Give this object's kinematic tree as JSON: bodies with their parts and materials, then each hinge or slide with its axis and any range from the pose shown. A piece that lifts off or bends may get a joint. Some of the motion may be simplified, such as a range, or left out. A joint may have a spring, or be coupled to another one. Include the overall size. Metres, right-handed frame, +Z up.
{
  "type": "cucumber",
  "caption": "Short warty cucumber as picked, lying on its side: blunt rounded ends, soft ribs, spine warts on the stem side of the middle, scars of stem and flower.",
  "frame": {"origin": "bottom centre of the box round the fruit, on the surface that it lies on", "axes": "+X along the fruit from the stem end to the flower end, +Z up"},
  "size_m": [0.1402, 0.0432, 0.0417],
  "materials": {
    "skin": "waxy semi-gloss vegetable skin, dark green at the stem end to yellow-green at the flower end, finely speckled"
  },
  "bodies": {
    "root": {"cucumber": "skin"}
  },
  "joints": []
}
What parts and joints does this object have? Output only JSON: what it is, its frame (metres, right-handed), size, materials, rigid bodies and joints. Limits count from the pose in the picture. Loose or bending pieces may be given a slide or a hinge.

**********

# TASK DIRECTIONS
Exactly reproduce every line of the records.

# THE RESPONSE
Give this object's kinematic tree as JSON: bodies with their parts and materials, then each hinge or slide with its axis and any range from the pose shown. A piece that lifts off or bends may get a joint. Some of the motion may be simplified, such as a range, or left out. A joint may have a spring, or be coupled to another one. Include the overall size. Metres, right-handed frame, +Z up.
{
  "type": "cucumber",
  "caption": "Short warty cucumber as picked, lying on its side: blunt rounded ends, soft ribs, spine warts on the stem side of the middle, scars of stem and flower.",
  "frame": {"origin": "bottom centre of the box round the fruit, on the surface that it lies on", "axes": "+X along the fruit from the stem end to the flower end, +Z up"},
  "size_m": [0.1402, 0.0432, 0.0417],
  "materials": {
    "skin": "waxy semi-gloss vegetable skin, dark green at the stem end to yellow-green at the flower end, finely speckled"
  },
  "bodies": {
    "root": {"cucumber": "skin"}
  },
  "joints": []
}
What parts and joints does this object have? Output only JSON: what it is, its frame (metres, right-handed), size, materials, rigid bodies and joints. Limits count from the pose in the picture. Loose or bending pieces may be given a slide or a hinge.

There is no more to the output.